10)      Askville by Amazon:

Askville is a community discussion forum provided by amazon.com. This forum posts questions to a community audience about issues such as prostitution legalization. One community member responded pro-legalization of prostitution by arguing that the crime rate would lower and that law-enforcement would be able to focus on more substantial issues. His argument provides academic research and uses sources such as citizens involved in the prostitution industry. James Alan Fox, a criminal justice professor, and Margo St. James, a leading advocate for legalizing prostitution agree. Although his argument is strong and utilizes knowledgeable sources, there are many other sources, specifically academic research on the prostitutes and their demographics, which refute this blogger’s argument and reveals that most victims have not chosen their occupation, but rather are forced into the business by a pimp.
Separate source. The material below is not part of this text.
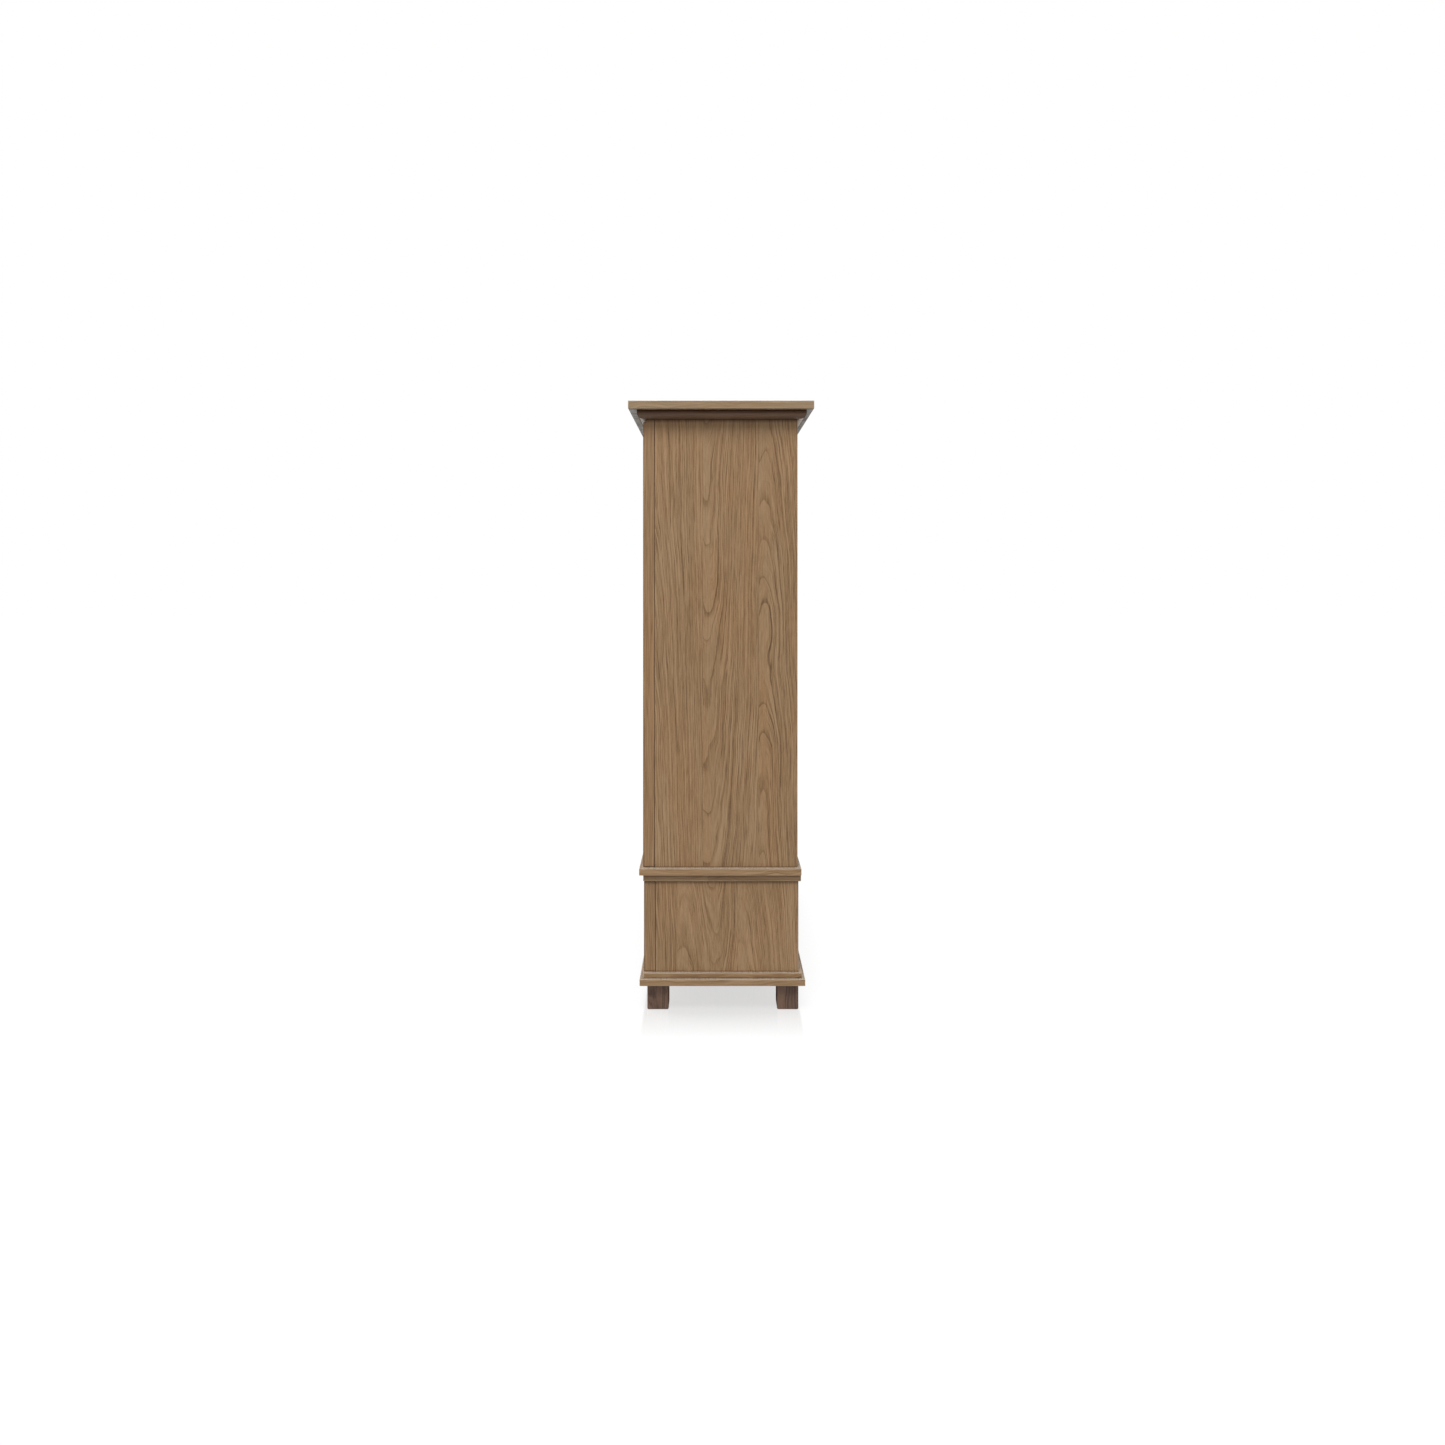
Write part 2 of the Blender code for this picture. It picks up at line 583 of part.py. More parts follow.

This post represents the viewpoint of a community member and can be viewed and argued by other community members. Ultimately, the community is the most influential group in changing this issue. Amazon is a community source that is created by Jeffrey Preston, and receives funding from their sales of products and support from sponsored brands. This blogger believes that no more funding or attention should be provided to the prevention of human trafficking, but rather, that prostitution should be legalized. His main reasoning is that illegal prostitution reduces the quality of life in a society.